Append /tcp or /udp to any format to specify the protocol (default: tcp).

config: {
    ports: [
        "8080:80",
        "127.0.0.1:9000:9000",
        "6060:6060/udp",
    ]
}

Extra Arguments (.scell_args.cue)

Shell-Cell supports a companion file .scell_args.cue placed in the same directory as scell.cue. When present, its CUE values are unified with the blueprint before compilation, allowing you to supply concrete values for CUE constraints declared in scell.cue.

This is useful for parameterize a blueprint — keeping the blueprint generic and checked in, while supplying environment-specific or personal overrides through a gitignored .scell_args.cue file. Typical uses include machine-specific paths, image tags, and secrets such as API keys or tokens that should never be committed to version control.

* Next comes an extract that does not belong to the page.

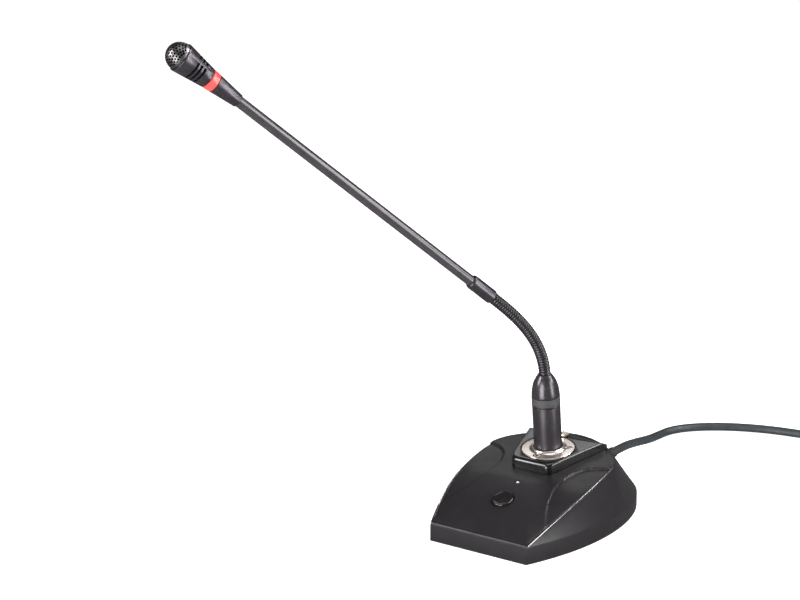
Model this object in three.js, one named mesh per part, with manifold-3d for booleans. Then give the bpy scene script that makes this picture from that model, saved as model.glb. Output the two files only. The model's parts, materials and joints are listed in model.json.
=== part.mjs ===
// Gooseneck podium microphone on a weighted table base, in millimetres.
// +Z is up, +X is to the right of a person facing the front, and +Y runs to the rear.
// The origin is on the underside of the bottom plate, at the middle of the base.

import * as THREE from 'three';
import { mergeVertices } from 'three/addons/utils/BufferGeometryUtils.js';
import Module from 'manifold-3d';

const wasm = await Module();
wasm.setup();

// ---------------------------------------------------------------- driving dimensions

const GAP = 0.3;                       // air kept between neighbouring pieces
const FLOOR = -1.5;                    // the surface that the feet stand on
const DEG = Math.PI / 180;

// Base
const HALF_LENGTH = 81;                // base length 162
const FRONT_HALF_WIDTH = 37.3;
const HALF_WIDTH = 54.6;               // base width 109.2
const RIM_HEIGHT = 11.2;               // vertical wall at the front
const RIM_FALL = 3;                    // how much lower the wall is at the rear
const COVER_BOTTOM = -1;               // the cover hides its feet, half a millimetre off the floor
const WALL = 2.2;
const PLATE_BOTTOM = 0.8;
const PLATE_TOP = 2.3;
const FEET = [[28, -70], [-28, -70], [34, 48], [-34, 48]];
const POSTS = [[30, -55], [-30, -55], [38, 30], [-38, 30]];

// Socket and raised housing, about the tilted axis of the plug
const SOCKET_CENTRE = new THREE.Vector3(0, 5, 46.6);
const SOCKET_TILT = 6.5 * DEG;
const FLANGE_RADIUS = 18;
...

To learn more about CUE capabilities go to the original docs.

How it works

Declare open constraints (string fields) in scell.cue:

_from_image_arg: string
_workspace_arg:  string
_env_arg:        int

main: {
    from_image: _from_image_arg
    workspace:  _workspace_arg
    shell:      "/bin/bash"
    hang:       "while true; do sleep 3600; done"
    env: [
        "SOME_ENV=\(_env_arg)"
    ]
}

Then provide the concrete values in .scell_args.cue. Since the file is full CUE, you can use all CUE features — including string interpolation to compose values from other fields:

_from_image_arg:"debian:bookworm"
_workspace_arg: "/app"
_env_arg:       10

At compile time, Shell-Cell unifies the two files. The result is equivalent to having written those values directly in scell.cue.

main: {
	from_image: "debian:bookworm"
	workspace:  "/app"
	shell:      "/bin/bash"
	hang:       "while true; do sleep 3600; done"
	env: ["SOME_ENV=10"]
}

Notes

  • .scell_args.cue is optional. If it is absent, the blueprint is compiled as-is.
  • The file is looked up only in the same directory as scell.cue; there is no recursive search.
  • Any CUE unification error (e.g. a value that conflicts with a constraint) is reported as a user error.
  • Add .scell_args.cue to .gitignore to keep secrets and personal overrides out of version control.